Valanga staccata dagli scialpinisti

La neve fresca ha ceduto al passaggio di uno dei gruppi che stavano salendo



CAMPO TURES. I voli sul Monte Nevoso non sono finiti sabato con il recupero dei corpi delle vittime. Anche nella giornata di ieri, infatti, sono stati diversi i sopralluoghi in quota per cercare di capire cosa possa essere accaduto.

A prima vista, gli uomini del soccorso alpino, già sabato, avevano individuato il punto di distacco della slavina. Il fronte della valanga, ampio 500 metri, si è aperto nell’unico piccolo “terrazzino” della salita al Monte Nevoso.

Un piccolo spiazzo pianeggiante utilizzato dagli alpinisti per togliere e mettere le pelli di foca, poco sotto la cima. L’altitudine è di circa 3.200 metri, quindi a meno di 100 metri dalla cima. La spaccatura è stata lì e la valanga ha preso forza per la particolare conformazione dei pendii. Il Monte Nevoso, infatti, è fatto a imbuto e la neve ha acquistato velocità scivolando anche sulle tante rocce.

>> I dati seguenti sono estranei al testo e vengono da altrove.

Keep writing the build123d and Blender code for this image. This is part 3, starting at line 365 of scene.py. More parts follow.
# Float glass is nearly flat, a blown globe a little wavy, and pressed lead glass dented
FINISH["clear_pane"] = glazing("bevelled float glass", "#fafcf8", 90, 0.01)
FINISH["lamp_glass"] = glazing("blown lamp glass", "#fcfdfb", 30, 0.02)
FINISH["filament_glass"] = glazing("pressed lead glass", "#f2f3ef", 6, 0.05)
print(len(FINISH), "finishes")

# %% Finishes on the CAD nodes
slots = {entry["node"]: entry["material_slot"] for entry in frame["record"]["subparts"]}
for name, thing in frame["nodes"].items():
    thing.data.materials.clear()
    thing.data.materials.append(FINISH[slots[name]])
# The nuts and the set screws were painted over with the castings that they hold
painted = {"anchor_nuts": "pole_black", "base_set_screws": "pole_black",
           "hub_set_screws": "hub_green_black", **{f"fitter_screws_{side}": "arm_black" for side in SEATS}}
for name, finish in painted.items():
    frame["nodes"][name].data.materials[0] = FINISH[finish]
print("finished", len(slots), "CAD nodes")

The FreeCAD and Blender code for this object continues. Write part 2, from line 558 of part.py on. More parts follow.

Ieri, però, l’elicottero del servizio provinciale prevenzione valanghe dell’ufficio idrografico è tornato sul posto della tragedia per raccogliere nuovi elementi di analisi. A bordo il responsabile tecnico Fabio Gheser: «La situazione è quella di un manto nevoso che sembra perfetto con, però, una base fragile. Questo significa che anche una persona brava, esperta e competente può essere tratta in inganno. Quest'anno purtroppo lo scenario è questo fin dalle prime nevicate di gennaio».

Difficile, insomma, che i vari gruppi saliti ieri sul Monte Nevoso a 3.000 metri di quota avessero la percezione del pericolo imminente: la situazione, infatti, appariva stabile. Il grado di pericolo previsto dal bollettino delle valanghe era di livello 2 su 5.

«Si tratta di un grado troppo spesso sottovalutato. Queste valanghe rientrano perfettamente in questo tipo di valutazione perché esclude solo le grandi valanghe spontanee».

Il valore due, dunque, non rappresenta affatto un semaforo verde per escursioni a pericolo zero che, per inciso, difficilmente esistono in uno sport come l’alpinismo.

L’esclusione di valanghe autonome, però, apre un interrogativo: possibile che la slavina sul Monte Nevoso sia stata causata dalle stesse vittime?

«In tutta la Valle Aurina non c'è nessun'altra valanga osservabile sulle altre montagne – la premessa di Gheser – e questo è un elemento importante di valutazione. D’altro canto non posso già fare una perizia sicura, ma tutto mi fa pensare che anche queste persone facciano parte di quel 90% di vittime della montagna che rimangono uccise da una valanga che loro stesse hanno provocato».

La tragedia dell'altro giorno, però, ha messo in luce anche un altro fenomeno che può diventare un problema: il gran numero di appassionati. «Tutti gli sport di questo settore stanno conoscendo un incremento di praticanti. Lo scialpinismo è tra questi. Va detto, però, che gruppi diversi che si muovono in maniera scordinata possono determinare interferenze ed errori di comportamento. Non conosco esattamente gli spostamenti di sabato, ma le analisi sul manto mi portano a questo tipo di conclusione. La debolezza basale della neve porta con sé un alto potenziale di pericolo se si stacca qualcosa. In mezzo al flusso di questa valanga specifica, infine, c'è una zona di rocce dove la slavina accelera e chiunque può andare a sbattere contro un sasso riportando traumi gravi o mortali». Concorde l’analisi dell’esperto dell’Alpenverein Matthias Hofer. «Si è trattato del fenomeno delle neve vecchia presente anche nel bollettino. La valanga è stata generata dal sovraccarico sui pendii mentre il taglio è arrivato con il passaggio di sci e pelli di foca degli scialpinisti».